You don't need fancy software to frame your side hustle. A simple spreadsheet or document works. We recommend a three-column table: one column for the raw timeline event, one for the competency it demonstrates, and one for the STAR story draft. Tools like Notion, Trello, or even a physical notebook can serve the same purpose. The key is to have a single place where you can iterate.

Building a Portfolio Page

For some roles, especially in creative or digital fields, a one-page portfolio site can make your side hustle tangible. Use a free tool like Carrd, GitHub Pages, or a simple PDF. Include 2–3 key projects with screenshots, metrics, and a short narrative. Priya created a single-page site with photos of her planners, a graph showing monthly revenue growth, and a testimonial from a repeat customer. During interviews, she could say, "I can show you the store and the results—here's a link."

Practicing the Delivery

Writing your story is only half the battle. You need to practice telling it out loud. Record yourself on your phone and listen for filler words, rambling, or moments where you lose the thread. Aim for a conversational tone—not rehearsed, but clear. Practice with a friend who doesn't know your side hustle and ask them to tell you what skills they heard. If they can't name the competencies, your story needs more structure.

Environment Considerations

Be mindful of the context in which you're telling your story. In a cover letter, you have space for a paragraph. In an interview, you have 2–3 minutes. On LinkedIn, you have a summary section. Tailor the length and detail to the medium. For example, a LinkedIn summary might say: "I run a small e-commerce store that taught me product management, customer research, and digital marketing—skills I'm now looking to apply in a full-time product role." That's enough to spark curiosity without overwhelming.

Variations for Different Constraints

When Your Side Hustle Is Very Small or Short

If your side hustle only lasted a few months or earned minimal revenue, focus on the learning rather than the scale. Frame it as an experiment: "I wanted to test whether there was demand for handmade planners, so I launched a small batch and learned about customer acquisition and product iteration." The humility of an experiment can be more compelling than pretending it was a full-fledged business.

When You're Pivoting to a Different Industry

If your side hustle is in a completely different field than the job you're applying for (e.g., you ran a baking blog but want a data analyst role), extract the transferable skills. The baking blog required content planning, audience analysis (which posts got most traffic), and basic SEO—all of which map to analytical thinking and digital marketing. You might need to be more explicit in drawing the connection: "Managing a blog taught me to set metrics, test hypotheses, and optimize based on data."

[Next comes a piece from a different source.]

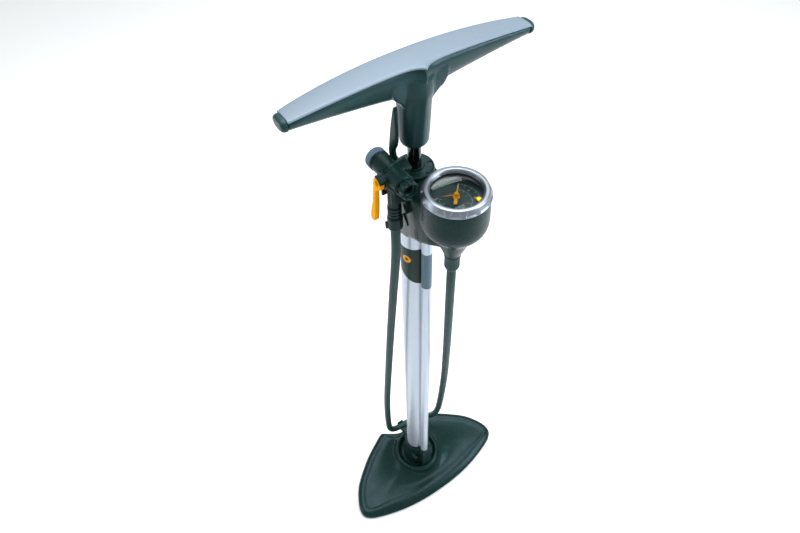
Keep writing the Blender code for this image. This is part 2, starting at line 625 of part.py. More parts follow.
# ---- pump head -----------------------------------------------------------------------------------------------
head_at = (HEAD_X, STEM_Y, HEAD_Z)
head = add("head_body", turned([
    (0, HEAD_Y0), (HEAD_R - 1.0, HEAD_Y0), (HEAD_R, HEAD_Y0 + 1.0), (HEAD_R, HEAD_Y1 - 1.0), (HEAD_R - 1.0, HEAD_Y1), (0, HEAD_Y1)],
    32, (HEAD_X, 0, HEAD_Z), "Y"), "plastic", head_at)
join(head, turned([
    (0, FERRULE_Z1 + GAP), (STEM_R + 0.4, FERRULE_Z1 + GAP), (STEM_R + 0.4, 616.6), (STEM_R - 0.4, 617.0), (STEM_R - 0.4, 618.2),
    (STEM_R + 0.2, 618.6), (STEM_R + 0.2, 623.0), (STEM_R - 0.4, 623.4), (STEM_R - 0.4, 624.6), (STEM_R, 625.0),
    (STEM_R, 656.0), (0, 656.0)], 24, (HEAD_X, STEM_Y, 0)),
    lofted([  # tongue that reaches over the dock arm, its back edge raised
        [(-38.5, -18.0, 669.2), (-36.5, -22.5, 667.3), (-36.5, -22.5, 661.0), (-38.5, -18.0, 661.0)],
        [(-29.6, -15.7, 668.6), (-28.0, -23.0, 666.3), (-28.0, -23.0, 661.0), (-29.6, -15.7, 661.0)],
        [(-20.3, -10.0, 664.0), (-19.0, -20.5, 659.4), (-19.0, -20.5, 656.8), (-20.3, -10.0, 661.4)],
        [(-14.6, -6.6, 661.0), (-14.2, -17.2, 657.0), (-14.2, -17.2, 654.6), (-14.6, -6.6, 658.6)]]))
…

When You Have Multiple Side Hustles

Having several side projects can be a strength, but only if you present a unified theme. Choose the one that best aligns with your target role and use it as the primary narrative. Briefly mention others as supporting evidence of your versatility. For example: "My main project was an e-commerce store, but I also did freelance writing and built a small app. Across these, the common thread was my ability to learn new skills quickly and deliver results with limited resources."

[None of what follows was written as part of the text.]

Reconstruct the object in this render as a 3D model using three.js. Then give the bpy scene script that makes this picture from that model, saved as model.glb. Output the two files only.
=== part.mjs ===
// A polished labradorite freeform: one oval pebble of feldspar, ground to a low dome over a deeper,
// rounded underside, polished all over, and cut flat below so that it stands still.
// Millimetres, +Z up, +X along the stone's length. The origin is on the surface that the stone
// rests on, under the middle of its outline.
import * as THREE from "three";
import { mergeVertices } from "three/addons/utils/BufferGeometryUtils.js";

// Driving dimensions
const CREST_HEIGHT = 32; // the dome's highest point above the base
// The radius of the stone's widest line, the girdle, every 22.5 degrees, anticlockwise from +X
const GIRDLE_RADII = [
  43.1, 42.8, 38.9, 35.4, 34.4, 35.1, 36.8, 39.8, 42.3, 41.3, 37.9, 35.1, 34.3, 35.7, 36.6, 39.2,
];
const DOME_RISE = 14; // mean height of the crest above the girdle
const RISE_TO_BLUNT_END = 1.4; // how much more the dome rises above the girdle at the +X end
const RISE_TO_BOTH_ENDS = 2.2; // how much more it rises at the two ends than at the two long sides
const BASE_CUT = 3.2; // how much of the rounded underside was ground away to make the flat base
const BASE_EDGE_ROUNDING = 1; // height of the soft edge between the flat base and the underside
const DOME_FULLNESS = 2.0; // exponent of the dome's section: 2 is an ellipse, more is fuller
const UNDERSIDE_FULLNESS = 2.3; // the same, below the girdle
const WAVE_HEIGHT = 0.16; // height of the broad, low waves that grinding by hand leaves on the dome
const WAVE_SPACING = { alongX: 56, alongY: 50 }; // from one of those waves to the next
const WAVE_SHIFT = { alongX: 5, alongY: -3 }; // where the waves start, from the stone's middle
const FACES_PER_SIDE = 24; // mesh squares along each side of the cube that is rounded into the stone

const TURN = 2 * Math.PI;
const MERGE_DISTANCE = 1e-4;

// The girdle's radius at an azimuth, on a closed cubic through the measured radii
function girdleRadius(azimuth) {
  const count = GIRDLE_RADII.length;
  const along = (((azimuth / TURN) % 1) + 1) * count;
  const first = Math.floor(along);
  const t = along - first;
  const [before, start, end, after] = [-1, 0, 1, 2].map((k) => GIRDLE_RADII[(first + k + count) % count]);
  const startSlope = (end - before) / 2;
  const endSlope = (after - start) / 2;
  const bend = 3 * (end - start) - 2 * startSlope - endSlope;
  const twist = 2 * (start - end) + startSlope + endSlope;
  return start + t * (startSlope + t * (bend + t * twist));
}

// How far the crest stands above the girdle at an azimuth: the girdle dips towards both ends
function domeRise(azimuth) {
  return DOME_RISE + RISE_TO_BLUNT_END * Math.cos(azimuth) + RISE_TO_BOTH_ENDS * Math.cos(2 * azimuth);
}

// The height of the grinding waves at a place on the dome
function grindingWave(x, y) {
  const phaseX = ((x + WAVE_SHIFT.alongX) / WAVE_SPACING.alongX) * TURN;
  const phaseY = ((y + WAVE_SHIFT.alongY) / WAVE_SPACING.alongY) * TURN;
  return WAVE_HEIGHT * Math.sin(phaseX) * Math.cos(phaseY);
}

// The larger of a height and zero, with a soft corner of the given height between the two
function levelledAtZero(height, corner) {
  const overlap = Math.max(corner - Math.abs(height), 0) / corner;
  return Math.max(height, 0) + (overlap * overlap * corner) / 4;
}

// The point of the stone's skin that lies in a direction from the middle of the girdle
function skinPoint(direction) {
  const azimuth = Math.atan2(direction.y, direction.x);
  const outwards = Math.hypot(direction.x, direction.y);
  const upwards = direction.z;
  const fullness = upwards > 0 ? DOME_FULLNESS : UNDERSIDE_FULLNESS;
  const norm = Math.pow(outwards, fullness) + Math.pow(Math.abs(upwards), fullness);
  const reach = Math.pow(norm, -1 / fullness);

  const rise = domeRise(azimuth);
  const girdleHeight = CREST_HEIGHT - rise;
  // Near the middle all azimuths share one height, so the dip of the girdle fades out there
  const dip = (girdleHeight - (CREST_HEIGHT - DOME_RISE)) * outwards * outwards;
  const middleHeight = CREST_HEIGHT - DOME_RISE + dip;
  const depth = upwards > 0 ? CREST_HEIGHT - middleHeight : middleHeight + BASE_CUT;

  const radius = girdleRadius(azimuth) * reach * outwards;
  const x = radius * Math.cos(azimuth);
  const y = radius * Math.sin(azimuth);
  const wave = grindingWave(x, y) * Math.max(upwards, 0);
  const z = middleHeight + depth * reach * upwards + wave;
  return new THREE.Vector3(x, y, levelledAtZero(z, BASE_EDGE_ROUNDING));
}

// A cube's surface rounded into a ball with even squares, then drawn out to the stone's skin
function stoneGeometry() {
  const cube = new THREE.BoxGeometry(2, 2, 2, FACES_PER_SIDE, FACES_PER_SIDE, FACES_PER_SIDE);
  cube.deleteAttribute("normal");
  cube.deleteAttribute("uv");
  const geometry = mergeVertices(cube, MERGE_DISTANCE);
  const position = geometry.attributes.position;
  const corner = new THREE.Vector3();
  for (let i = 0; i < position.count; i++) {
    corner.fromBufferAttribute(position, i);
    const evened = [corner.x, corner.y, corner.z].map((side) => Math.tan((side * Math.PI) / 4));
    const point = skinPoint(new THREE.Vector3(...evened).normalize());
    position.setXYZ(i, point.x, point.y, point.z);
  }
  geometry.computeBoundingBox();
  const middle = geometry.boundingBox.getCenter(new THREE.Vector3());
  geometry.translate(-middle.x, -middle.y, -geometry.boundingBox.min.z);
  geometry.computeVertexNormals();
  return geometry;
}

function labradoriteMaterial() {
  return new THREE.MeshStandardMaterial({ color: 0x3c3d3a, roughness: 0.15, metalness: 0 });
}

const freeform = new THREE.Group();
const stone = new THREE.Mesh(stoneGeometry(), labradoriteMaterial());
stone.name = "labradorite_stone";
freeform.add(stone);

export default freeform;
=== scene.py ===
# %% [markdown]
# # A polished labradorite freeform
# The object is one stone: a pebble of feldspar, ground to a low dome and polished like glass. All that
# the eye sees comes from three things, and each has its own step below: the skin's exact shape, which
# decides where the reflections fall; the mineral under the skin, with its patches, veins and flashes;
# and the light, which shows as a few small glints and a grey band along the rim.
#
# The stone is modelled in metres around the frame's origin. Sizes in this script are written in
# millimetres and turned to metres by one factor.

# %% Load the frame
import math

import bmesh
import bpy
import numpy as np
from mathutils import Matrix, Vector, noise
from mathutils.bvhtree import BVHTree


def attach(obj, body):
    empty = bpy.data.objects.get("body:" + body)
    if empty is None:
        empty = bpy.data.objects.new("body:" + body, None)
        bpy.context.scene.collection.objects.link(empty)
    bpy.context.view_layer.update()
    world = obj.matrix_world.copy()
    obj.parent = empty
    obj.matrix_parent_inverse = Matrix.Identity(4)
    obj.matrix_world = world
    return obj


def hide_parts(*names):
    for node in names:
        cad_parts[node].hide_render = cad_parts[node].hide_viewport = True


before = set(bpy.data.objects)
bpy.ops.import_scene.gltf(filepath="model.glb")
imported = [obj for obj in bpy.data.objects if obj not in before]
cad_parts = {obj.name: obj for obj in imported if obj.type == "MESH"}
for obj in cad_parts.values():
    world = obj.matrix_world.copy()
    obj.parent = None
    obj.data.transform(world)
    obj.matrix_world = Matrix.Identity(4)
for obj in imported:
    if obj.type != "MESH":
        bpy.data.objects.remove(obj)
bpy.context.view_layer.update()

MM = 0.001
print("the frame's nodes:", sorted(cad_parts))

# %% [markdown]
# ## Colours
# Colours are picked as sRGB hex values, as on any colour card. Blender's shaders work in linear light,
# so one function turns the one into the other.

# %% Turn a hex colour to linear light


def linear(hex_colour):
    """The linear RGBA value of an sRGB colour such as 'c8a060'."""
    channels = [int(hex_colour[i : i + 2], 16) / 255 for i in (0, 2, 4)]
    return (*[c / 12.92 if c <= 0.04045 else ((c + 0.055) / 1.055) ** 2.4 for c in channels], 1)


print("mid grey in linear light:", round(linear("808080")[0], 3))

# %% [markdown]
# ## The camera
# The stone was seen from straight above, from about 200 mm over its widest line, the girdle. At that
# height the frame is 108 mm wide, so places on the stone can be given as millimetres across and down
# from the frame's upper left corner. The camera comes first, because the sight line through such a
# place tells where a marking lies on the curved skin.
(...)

When You're Applying for a Role That Requires Team Leadership

If your side hustle was solo, you can still demonstrate leadership by talking about how you managed yourself, set priorities, and made strategic decisions. You can also highlight any collaboration you did—working with suppliers, contractors, or even a co-founder. For instance, "I hired a freelance designer for product packaging and learned how to communicate a creative brief and manage a vendor relationship."

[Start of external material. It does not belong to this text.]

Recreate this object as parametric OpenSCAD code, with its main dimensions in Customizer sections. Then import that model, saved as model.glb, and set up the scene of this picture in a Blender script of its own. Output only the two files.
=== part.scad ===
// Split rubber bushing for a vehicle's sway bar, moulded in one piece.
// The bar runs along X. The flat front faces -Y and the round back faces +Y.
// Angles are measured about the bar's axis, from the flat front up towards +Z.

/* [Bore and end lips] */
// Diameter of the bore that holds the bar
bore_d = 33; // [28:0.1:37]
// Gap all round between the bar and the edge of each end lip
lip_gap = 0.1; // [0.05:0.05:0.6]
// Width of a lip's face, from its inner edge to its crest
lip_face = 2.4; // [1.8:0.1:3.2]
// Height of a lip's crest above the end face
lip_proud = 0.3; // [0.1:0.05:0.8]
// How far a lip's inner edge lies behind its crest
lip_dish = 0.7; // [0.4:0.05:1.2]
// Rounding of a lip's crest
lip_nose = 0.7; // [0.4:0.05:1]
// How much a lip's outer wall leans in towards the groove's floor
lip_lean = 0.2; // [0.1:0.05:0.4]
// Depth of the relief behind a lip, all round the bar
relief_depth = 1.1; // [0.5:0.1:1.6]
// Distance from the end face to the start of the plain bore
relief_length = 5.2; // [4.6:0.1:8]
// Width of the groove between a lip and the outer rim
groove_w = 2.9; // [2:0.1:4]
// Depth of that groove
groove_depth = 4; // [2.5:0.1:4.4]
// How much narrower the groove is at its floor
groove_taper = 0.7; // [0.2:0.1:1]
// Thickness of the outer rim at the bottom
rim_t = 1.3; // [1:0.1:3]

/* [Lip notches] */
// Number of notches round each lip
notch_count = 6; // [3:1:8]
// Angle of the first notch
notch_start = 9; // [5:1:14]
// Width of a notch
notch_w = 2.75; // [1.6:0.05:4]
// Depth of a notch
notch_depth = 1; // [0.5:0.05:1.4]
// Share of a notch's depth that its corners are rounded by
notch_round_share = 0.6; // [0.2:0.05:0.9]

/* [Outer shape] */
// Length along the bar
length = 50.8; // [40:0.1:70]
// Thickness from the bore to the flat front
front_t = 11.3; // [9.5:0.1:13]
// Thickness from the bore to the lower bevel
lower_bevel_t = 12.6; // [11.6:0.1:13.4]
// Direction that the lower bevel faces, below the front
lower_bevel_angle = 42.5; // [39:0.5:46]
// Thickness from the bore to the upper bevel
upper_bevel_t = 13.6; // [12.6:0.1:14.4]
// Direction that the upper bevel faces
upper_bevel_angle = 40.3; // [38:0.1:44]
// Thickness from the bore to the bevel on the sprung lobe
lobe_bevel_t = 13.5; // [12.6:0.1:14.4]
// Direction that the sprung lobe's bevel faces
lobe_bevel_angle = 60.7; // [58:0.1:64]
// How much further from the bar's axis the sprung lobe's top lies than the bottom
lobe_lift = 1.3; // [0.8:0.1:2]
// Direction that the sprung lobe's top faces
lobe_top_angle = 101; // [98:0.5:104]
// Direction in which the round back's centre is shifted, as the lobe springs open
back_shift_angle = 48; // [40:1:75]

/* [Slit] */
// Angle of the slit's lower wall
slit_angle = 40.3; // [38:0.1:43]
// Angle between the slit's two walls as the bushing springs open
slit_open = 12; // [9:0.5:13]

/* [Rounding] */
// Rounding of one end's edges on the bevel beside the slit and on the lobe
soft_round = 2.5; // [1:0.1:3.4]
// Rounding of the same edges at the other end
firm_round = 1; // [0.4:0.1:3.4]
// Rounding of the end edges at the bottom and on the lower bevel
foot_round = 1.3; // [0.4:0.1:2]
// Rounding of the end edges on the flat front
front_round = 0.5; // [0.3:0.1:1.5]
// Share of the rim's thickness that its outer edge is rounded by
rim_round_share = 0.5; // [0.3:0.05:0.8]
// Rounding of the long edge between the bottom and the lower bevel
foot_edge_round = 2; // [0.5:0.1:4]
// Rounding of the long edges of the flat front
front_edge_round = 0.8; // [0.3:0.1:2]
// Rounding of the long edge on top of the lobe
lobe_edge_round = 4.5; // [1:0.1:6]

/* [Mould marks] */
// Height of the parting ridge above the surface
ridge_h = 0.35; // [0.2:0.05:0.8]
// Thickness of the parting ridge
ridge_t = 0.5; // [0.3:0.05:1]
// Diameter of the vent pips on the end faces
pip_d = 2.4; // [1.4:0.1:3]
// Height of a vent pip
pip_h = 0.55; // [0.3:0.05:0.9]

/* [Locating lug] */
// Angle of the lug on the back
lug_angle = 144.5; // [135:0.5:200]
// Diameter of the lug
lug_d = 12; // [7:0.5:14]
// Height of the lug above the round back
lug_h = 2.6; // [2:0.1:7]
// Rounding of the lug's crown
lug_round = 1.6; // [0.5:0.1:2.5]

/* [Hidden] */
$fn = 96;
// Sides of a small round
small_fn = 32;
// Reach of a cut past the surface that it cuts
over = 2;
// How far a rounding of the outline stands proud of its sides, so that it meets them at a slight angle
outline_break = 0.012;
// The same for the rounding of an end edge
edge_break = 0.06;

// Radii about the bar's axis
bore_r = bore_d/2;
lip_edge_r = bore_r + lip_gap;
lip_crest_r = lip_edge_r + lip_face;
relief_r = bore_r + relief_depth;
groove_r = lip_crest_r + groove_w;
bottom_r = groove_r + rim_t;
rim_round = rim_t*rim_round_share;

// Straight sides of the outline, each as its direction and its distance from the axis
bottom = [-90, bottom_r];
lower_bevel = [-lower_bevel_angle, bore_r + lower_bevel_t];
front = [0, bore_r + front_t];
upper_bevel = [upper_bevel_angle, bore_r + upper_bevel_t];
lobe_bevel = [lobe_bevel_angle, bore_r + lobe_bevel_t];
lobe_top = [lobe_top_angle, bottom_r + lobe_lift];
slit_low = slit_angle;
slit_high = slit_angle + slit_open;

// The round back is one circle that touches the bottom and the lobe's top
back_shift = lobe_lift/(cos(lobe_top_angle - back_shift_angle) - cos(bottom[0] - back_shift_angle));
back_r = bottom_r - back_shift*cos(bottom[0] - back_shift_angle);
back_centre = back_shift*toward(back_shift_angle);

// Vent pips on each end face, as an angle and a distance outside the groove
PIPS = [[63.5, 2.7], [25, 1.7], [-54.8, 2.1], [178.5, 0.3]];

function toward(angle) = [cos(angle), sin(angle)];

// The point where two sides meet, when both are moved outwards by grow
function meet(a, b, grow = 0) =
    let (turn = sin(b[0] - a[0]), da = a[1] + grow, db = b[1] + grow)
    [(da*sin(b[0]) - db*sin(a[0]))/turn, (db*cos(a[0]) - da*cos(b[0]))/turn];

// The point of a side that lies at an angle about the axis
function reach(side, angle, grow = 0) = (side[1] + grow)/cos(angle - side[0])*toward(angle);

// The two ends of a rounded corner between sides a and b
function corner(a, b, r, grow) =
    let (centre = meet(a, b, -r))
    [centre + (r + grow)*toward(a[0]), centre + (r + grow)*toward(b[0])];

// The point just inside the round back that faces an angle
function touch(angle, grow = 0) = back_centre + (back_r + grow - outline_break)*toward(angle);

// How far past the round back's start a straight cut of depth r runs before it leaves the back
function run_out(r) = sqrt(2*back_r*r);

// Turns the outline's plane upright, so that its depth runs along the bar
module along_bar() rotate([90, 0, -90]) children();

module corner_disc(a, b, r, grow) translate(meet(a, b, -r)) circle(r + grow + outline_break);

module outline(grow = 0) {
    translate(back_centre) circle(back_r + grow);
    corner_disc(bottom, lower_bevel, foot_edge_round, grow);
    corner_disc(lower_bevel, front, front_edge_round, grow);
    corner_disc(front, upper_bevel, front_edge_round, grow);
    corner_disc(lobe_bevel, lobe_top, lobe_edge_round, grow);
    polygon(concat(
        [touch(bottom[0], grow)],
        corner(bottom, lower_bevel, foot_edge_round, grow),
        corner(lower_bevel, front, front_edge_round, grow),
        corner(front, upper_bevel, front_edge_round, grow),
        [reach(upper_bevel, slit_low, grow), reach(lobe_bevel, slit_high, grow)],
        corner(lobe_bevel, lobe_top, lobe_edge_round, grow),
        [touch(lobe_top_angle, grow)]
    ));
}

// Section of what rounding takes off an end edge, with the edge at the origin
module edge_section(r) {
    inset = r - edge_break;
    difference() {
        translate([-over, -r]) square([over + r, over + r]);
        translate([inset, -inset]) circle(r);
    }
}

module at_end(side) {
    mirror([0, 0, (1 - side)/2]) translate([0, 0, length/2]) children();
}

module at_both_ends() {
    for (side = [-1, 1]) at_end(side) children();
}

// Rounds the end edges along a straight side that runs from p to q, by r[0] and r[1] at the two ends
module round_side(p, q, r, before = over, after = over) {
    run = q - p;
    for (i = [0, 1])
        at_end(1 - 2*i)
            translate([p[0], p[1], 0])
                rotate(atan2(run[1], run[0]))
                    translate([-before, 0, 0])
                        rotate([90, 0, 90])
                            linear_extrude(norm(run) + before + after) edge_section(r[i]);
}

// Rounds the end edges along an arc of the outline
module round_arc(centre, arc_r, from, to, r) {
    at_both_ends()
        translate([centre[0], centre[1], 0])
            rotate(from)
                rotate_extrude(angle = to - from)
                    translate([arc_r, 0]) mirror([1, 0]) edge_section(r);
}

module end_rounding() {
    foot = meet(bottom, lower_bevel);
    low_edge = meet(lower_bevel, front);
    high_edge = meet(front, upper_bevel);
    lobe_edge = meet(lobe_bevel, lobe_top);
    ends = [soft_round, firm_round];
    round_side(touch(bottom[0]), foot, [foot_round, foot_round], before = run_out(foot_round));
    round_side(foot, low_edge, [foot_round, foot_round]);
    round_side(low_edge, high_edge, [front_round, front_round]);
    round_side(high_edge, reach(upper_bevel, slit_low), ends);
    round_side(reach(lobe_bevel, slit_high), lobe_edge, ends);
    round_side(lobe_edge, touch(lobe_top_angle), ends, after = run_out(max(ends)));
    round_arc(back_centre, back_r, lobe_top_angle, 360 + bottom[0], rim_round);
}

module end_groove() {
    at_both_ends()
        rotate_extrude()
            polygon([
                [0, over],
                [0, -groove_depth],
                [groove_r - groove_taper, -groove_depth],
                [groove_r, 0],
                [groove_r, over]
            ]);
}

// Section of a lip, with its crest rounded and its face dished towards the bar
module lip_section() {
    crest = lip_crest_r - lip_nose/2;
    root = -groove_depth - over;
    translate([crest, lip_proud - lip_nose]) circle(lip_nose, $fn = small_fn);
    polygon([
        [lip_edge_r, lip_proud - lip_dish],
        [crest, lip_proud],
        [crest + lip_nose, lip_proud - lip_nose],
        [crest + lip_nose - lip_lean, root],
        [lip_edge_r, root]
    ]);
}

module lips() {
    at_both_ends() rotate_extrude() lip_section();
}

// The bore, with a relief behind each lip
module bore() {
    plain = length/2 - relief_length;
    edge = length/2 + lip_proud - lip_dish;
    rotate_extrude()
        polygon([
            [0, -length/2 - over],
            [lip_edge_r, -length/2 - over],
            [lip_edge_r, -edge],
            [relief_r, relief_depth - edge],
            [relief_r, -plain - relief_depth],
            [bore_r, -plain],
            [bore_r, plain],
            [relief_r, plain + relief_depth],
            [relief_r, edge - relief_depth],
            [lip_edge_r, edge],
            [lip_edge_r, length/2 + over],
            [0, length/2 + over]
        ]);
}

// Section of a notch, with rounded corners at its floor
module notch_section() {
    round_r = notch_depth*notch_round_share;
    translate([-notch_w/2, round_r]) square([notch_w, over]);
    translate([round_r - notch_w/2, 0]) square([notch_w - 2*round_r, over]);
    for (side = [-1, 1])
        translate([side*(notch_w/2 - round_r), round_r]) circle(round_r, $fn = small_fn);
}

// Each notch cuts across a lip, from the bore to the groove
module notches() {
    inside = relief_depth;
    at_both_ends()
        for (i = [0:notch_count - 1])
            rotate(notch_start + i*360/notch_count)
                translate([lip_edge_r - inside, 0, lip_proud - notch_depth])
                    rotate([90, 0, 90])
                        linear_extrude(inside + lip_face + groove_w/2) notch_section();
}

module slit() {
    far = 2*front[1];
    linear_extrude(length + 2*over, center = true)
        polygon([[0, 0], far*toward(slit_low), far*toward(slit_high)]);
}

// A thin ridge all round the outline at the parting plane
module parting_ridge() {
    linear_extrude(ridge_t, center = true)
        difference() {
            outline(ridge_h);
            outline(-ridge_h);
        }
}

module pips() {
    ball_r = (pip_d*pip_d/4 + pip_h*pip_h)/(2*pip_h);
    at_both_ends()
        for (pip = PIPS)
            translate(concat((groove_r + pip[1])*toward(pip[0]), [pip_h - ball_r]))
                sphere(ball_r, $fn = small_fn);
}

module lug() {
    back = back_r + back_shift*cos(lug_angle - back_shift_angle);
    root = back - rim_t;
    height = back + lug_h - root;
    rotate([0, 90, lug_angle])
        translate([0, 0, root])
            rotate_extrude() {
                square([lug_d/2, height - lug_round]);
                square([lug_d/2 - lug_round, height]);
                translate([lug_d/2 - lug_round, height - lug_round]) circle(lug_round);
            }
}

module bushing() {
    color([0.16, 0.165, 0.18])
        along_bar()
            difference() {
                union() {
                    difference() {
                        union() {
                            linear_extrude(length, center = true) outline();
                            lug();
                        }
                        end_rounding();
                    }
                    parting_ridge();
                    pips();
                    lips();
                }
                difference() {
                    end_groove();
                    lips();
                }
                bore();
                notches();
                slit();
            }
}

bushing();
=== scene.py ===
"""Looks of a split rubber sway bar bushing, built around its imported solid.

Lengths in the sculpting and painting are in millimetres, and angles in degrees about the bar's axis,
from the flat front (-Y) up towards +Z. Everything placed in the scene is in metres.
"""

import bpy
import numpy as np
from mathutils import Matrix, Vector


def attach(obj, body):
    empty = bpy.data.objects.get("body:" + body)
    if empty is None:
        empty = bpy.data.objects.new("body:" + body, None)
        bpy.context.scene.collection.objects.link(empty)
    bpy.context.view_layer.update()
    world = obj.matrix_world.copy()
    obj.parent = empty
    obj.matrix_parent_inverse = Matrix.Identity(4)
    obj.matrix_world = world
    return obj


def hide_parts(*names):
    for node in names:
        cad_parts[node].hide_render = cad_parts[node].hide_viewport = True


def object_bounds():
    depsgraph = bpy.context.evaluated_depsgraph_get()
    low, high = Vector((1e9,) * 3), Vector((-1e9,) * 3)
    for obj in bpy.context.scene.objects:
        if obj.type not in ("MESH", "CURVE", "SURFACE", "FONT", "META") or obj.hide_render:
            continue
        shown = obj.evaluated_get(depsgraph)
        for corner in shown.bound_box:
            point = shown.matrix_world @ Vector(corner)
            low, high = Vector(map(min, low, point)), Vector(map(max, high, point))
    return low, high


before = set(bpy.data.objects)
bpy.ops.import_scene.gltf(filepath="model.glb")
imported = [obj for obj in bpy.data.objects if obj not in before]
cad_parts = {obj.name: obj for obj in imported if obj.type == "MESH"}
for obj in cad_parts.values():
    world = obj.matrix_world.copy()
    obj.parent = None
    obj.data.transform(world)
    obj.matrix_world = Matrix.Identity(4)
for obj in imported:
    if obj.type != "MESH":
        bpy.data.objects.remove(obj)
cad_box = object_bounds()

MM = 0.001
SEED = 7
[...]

Pitfalls, Debugging, and What to Check When It Fails

Common Pitfalls in Side Hustle Storytelling

Even with a solid framework, things can go wrong. Here are the most frequent issues we see and how to fix them:

  • Story feels too small: If you're worried your hustle isn't impressive enough, remember that hiring managers care about skills, not scale. Reframe by emphasizing the challenges you overcame relative to your resources. A $500 budget managed well shows more resourcefulness than a $50 million budget managed poorly.
  • Story sounds like a list of duties: This happens when you skip the STAR format. Go back and add a situation, a specific action you took, and a result. Without those, it's just a job description.
  • Story doesn't connect to the job: You may have a great story about customer service, but if the job is in backend engineering, that's not the right angle. Re-map your stories to the competencies in the job description.
  • Story feels rehearsed or robotic: Practice helps, but over-practicing makes you sound like you're reading. Focus on knowing the key points and letting the words come naturally. Use different wording each time you tell it.
  • You get defensive about gaps: If an interviewer questions the legitimacy of your side hustle (e.g., "But was it really a business?"), don't get defensive. Acknowledge the scale honestly and then redirect to the skills: "It was a small operation, but it gave me hands-on experience in every aspect of running a product. I learned more from those 200 customers than I would have from a textbook."

Debugging When Your Story Falls Flat

If you've told your story a few times and it's not landing, ask yourself: Is the outcome clear? Many people skip the result. Make sure every story ends with a concrete outcome—a number, a lesson, a change. Also check your language: Are you using jargon that the listener doesn't know? Replace industry-specific terms with plain English. Finally, test your story on someone outside your field. If they can't identify the skills, your framing needs work.

When to Let Go of a Story

Not every side hustle experience belongs in your professional narrative. If a project was purely for fun with no transferable skills, or if it was so small that you can't articulate any learning, it's okay to leave it off your resume. You can still mention it in conversation if it comes up naturally, but forcing it can dilute your stronger stories.

Next Steps After You Have Your Story

Once you've framed your side hustle, update your resume, LinkedIn profile, and interview talking points. Practice telling your story in 30 seconds, 2 minutes, and 5 minutes. Prepare a portfolio page if applicable. And remember: your side hustle is not a secret you're hiding—it's an asset you're sharing. The more you practice telling it, the more natural it will feel, and the more likely it is to open doors.